The GT-R is a REALLY big car, 20s on that car are very much like 18s or 19s on an M3. There is a reason you fight I EVERYWHERE on a performance car. If you don't understand the effect of inertia you really need to grab a Physics 101 text book. I assure you Nissan engineers understand the importance of I.

As briefly as possble rotating bodies obey an equation that is a perfect equivalent of Newtons law, force = mass x acceleration. Less mass, same force = larger acceleration. For rotating bodies torque = moment of inertia x angular acceleration. Again low I is absolutely fundamental to making objects easy to "spin up" (i.e. have a high angular acceleration for a give applied torque).

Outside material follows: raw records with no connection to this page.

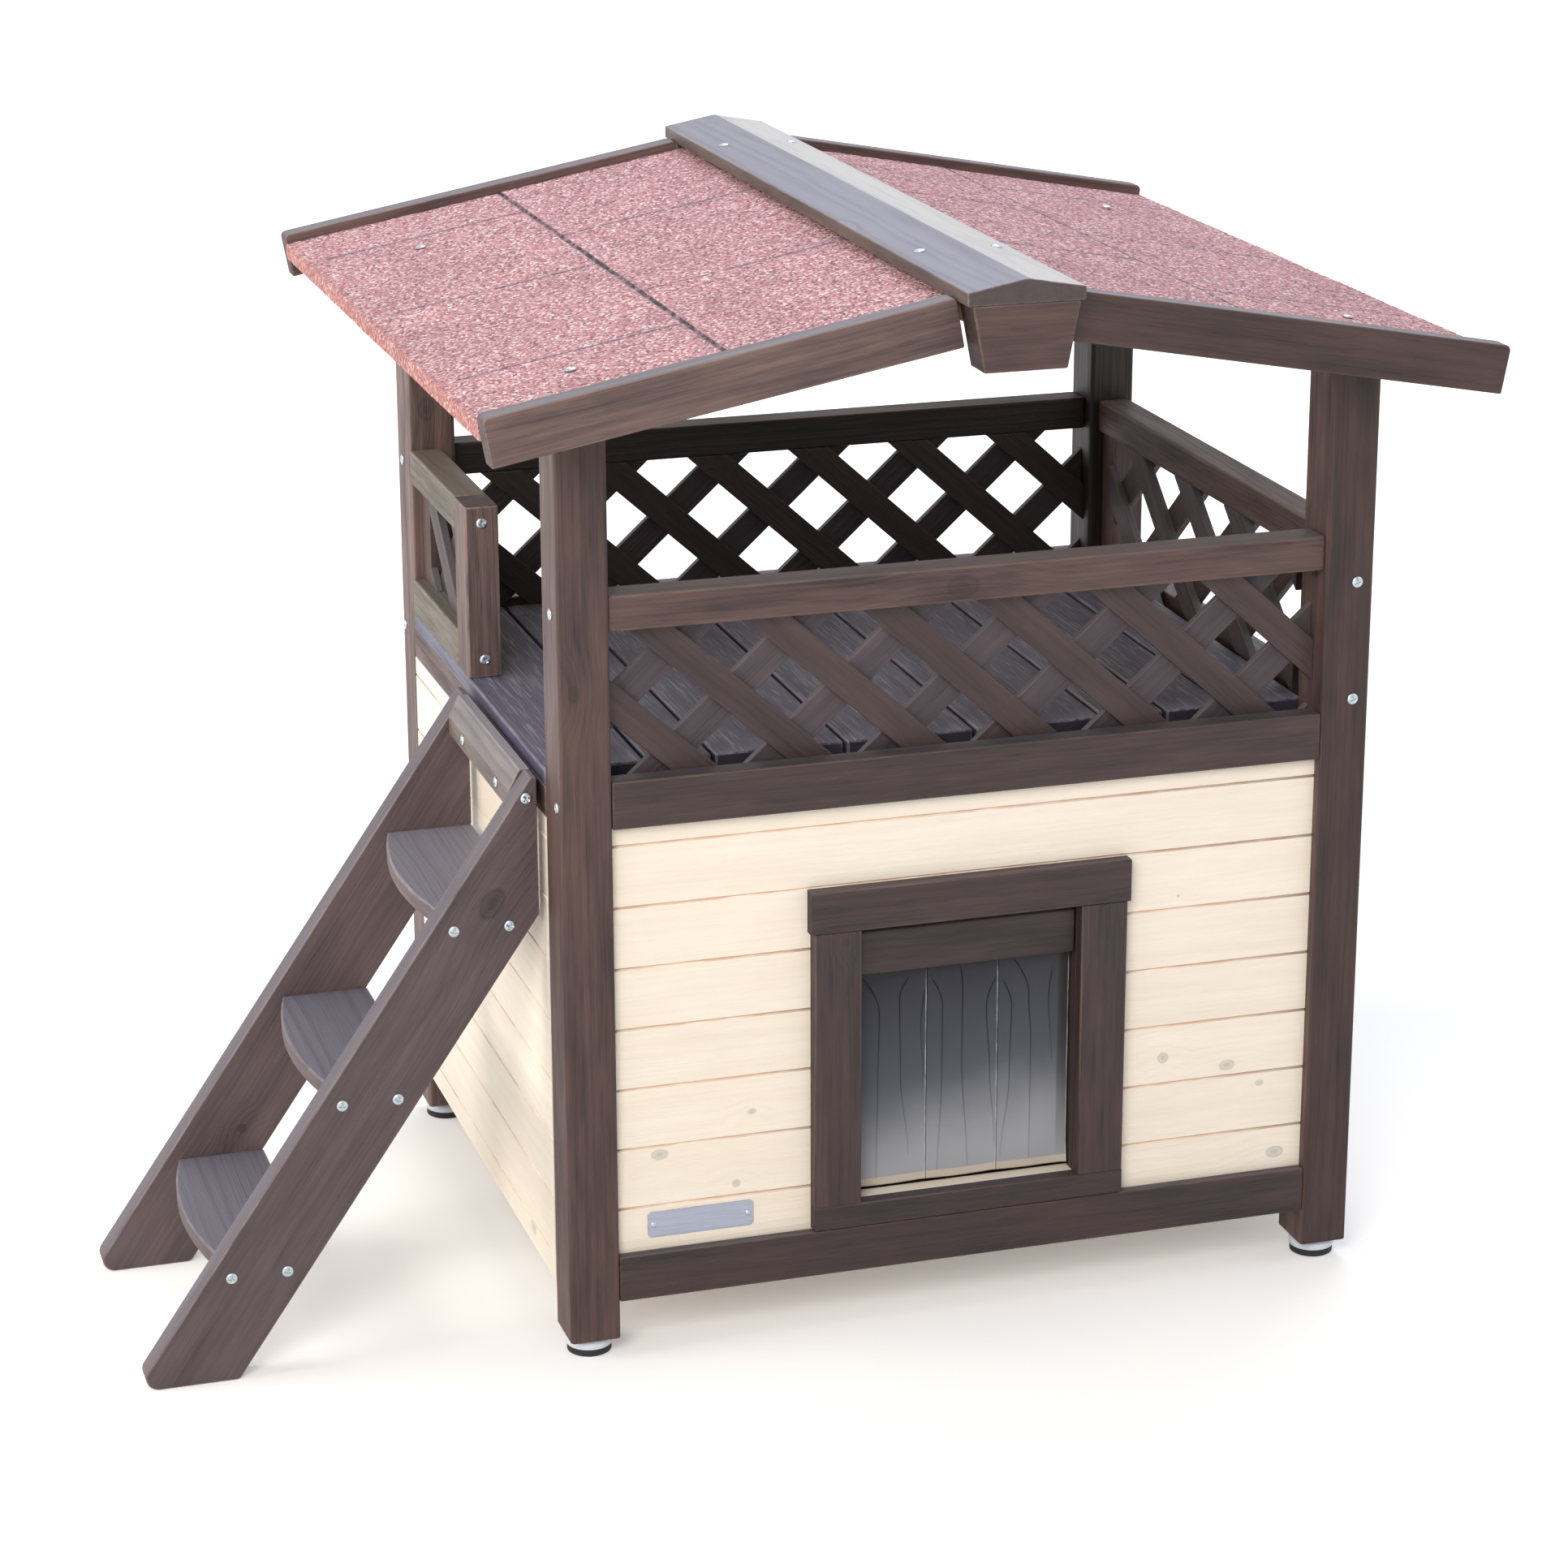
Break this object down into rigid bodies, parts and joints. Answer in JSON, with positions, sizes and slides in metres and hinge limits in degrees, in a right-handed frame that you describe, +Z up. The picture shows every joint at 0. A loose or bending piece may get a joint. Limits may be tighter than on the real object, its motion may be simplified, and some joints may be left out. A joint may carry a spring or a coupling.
{
  "type": "outdoor cat house",
  "caption": "Raised wooden outdoor cat house with a strip-curtain door, a lattice-railed terrace under a felted gable roof, and side stairs up to the terrace.",
  "frame": {"origin": "on the ground, under the middle of the whole object's box", "axes": "+X along the width, away from the stairs; +Y from the door side to the back; +Z up"},
  "size_m": [0.9434, 0.719, 0.7664],
  "materials": {
    "stained_wood": "brown-grey stain on softwood, matt",
    "cream_wood": "cream paint on softwood boards, matt",
    "raw_board": "unpainted panel, matt",
    "deck_wood": "grey-blue stain, streaky, matt",
    "weathered_wood": "grey stain, streaky, satin",
    "roof_felt": "bitumen felt with red mineral grit, rough",
    "clear_pvc": "clear soft PVC, glossy, embossed",
    "plate_metal": "brushed, blank",
    "zinc_steel": "zinc-plated",
    "white_plastic": "moulded, glossy",
    "black_rubber": "matt"
  },
  "bodies": {
    "house": {"post_front_left": "stained_wood", "post_front_right": "stained_wood", "post_back_left": "stained_wood", "post_back_right": "stained_wood", "foot_glides": "white_plastic", "foot_soles": "black_rubber", "base_rail_front": "stained_wood", "base_rail_back": "stained_wood", "floor_bearers": "cream_wood", "floor_panel": "raw_board", "wall_front": "cream_wood", "wall_back": "cream_wood", "wall_left": "cream_wood", "wall_right": "cream_wood", "deck_rail_front": "stained_wood", "deck_rail_back": "stained_wood", "deck_rail_left": "stained_wood", "deck_rail_right": "stained_wood", "deck_beams": "stained_wood", "deck_boards": "deck_wood", "handrail_front": "stained_wood", "handrail_back": "stained_wood", "handrail_right": "stained_wood", "handrail_left": "stained_wood", "lattice_front": "stained_wood", "lattice_back": "stained_wood", "lattice_right": "stained_wood", "lattice_left": "stained_wood", "lattice_battens": "stained_wood", "lattice_rail_left": "stained_wood", "newel": "stained_wood", "door_lintel": "stained_wood", "door_jamb_left": "stained_wood", "door_jamb_right": "stained_wood", "door_sill_board": "stained_wood", "curtain_bar": "stained_wood", "curtain_cleat": "stained_wood", "strip_heads": "clear_pvc", "name_plate": "plate_metal", "plate_pins": "zinc_steel", "stair_stringer_front": "stained_wood", "stair_stringer_back": "stained_wood", "stair_tread_lower": "stained_wood", "stair_tread_middle": "stained_wood", "stair_tread_upper": "stained_wood", "stair_top_board": "weathered_wood", "rafters": "stained_wood", "roof_panel_left": "raw_board", "roof_panel_right": "raw_board", "felt_left": "roof_felt", "felt_right": "roof_felt", "barge_boards_front": "stained_wood", "barge_boards_back": "stained_wood", "ridge_cap": "weathered_wood", "ridge_blocks": "stained_wood", "stair_screws": "zinc_steel", "frame_screws": "zinc_steel"},
    "left_flap": {"strip_left": "clear_pvc"},
    "middle_flap": {"strip_middle": "clear_pvc"},
    "right_flap": {"strip_right": "clear_pvc"}
  },
  "joints": [
    {"name": "left_strip_swing", "type": "hinge", "parent": "house", "child": "left_flap", "pos_m": [0.0595, -0.25295, 0.2605], "axis": [1, 0, 0], "range_deg": [-75, 75]},
    {"name": "middle_strip_swing", "type": "hinge", "parent": "house", "child": "middle_flap", "pos_m": [0.11303, -0.25295, 0.2605], "axis": [1, 0, 0], "range_deg": [-75, 75]},
    {"name": "right_strip_swing", "type": "hinge", "parent": "house", "child": "right_flap", "pos_m": [0.16656, -0.25295, 0.2605], "axis": [1, 0, 0], "range_deg": [-75, 75]}
  ]
}
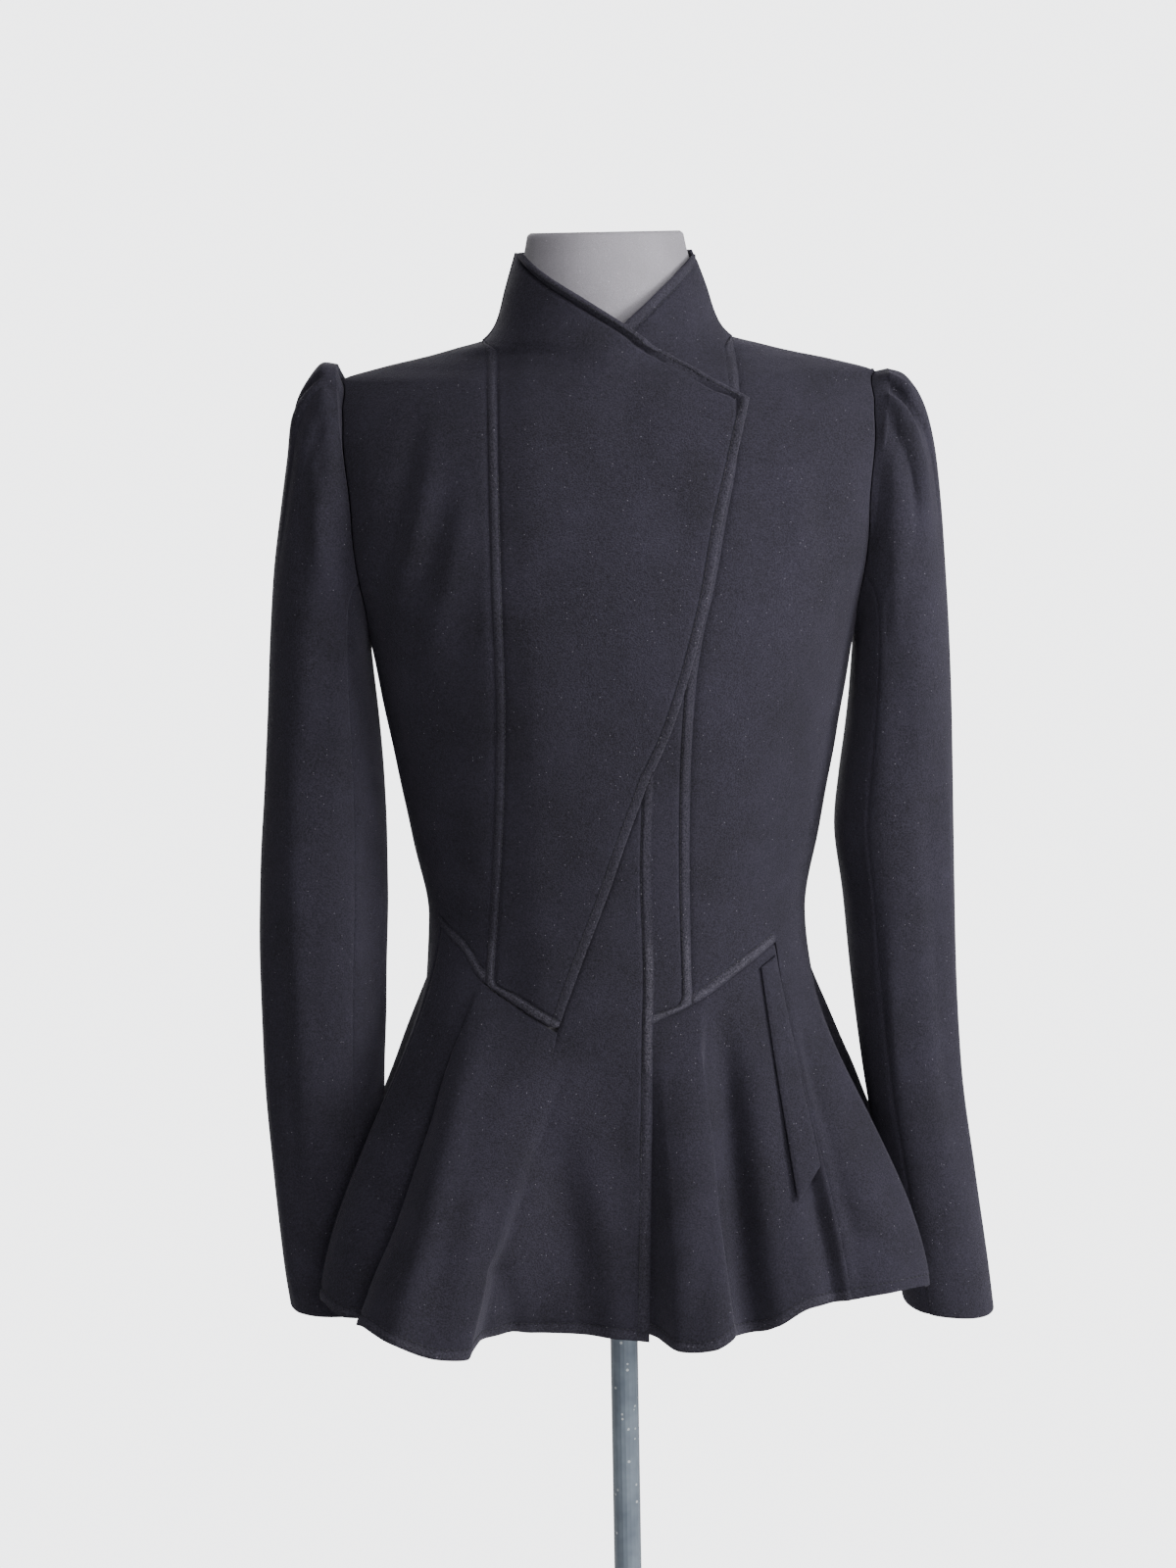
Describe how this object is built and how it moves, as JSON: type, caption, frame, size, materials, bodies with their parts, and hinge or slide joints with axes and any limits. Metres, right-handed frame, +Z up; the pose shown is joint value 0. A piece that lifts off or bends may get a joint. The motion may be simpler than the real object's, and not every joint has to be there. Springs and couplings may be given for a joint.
{
  "type": "peplum coat on dress form",
  "caption": "women's fitted wool coat with a wrapped collar, puffed sleeve caps and a flared pleated peplum, on a limbless dress form with a pole and round base",
  "frame": {"origin": "middle of the part's box on the floor, under the base plate", "axes": "+Z up, the coat's front faces -Y, the wearer's left is towards +X"},
  "size_m": [0.5218, 0.3562, 1.48],
  "materials": {
    "wool": "milled wool with a short nap, matt black",
    "form_jersey": "light grey cotton jersey",
    "pole_paint": "worn blue-grey paint",
    "base_paint": "satin dark grey paint"
  },
  "bodies": {
    "root": {"front_centre_right": "wool", "front_centre_left": "wool", "front_side_right": "wool", "front_side_left": "wool", "back_side_right": "wool", "back_side_left": "wool", "back_centre_right": "wool", "back_centre_left": "wool", "collar_back": "wool", "skirt_front_right": "wool", "skirt_front_left": "wool", "pocket_welt_left": "wool", "sleeve_upper_right": "wool", "sleeve_under_right": "wool", "sleeve_upper_left": "wool", "sleeve_under_left": "wool", "dress_form": "form_jersey", "pole": "pole_paint", "base": "base_paint"}
  },
  "joints": []
}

All rotating masses have to be accelerated linearly along with the translational movement of the car, this takes force and power. As well rotating objects have to not only be accelerated they have to be spun up, this takes even more torque and power. Surely you need to fight weight as well, both are key. Large I values in your wheels not only affect acceleration but also braking and turning, all negatively. In other places that contain rotating mechanical parts like an engine, axles, driveshafts, etc. it is always a balance to have low weight, low I and acceptable stiffness and strength. For these components low mass and I also produce much less bearing loads.

There is a similar reason to be greatly concerned with unsprung mass - that of the suspension and everything that moves along with the suspension. High unsprung mass is even worse than high sprung mass (say like the car body or a passenger).

Lastly (and again, and again...) these effects are NOT huge. We are probably talking tenths of seconds in most acceleration metrics and maybe a couple feet in braking metrics will separate 18s, 19s and 20s. Very rough educated guesses here. However, do recall that saving X lb in a rotating component is MUCH more significant than saving the same X lb from a non-rotating component.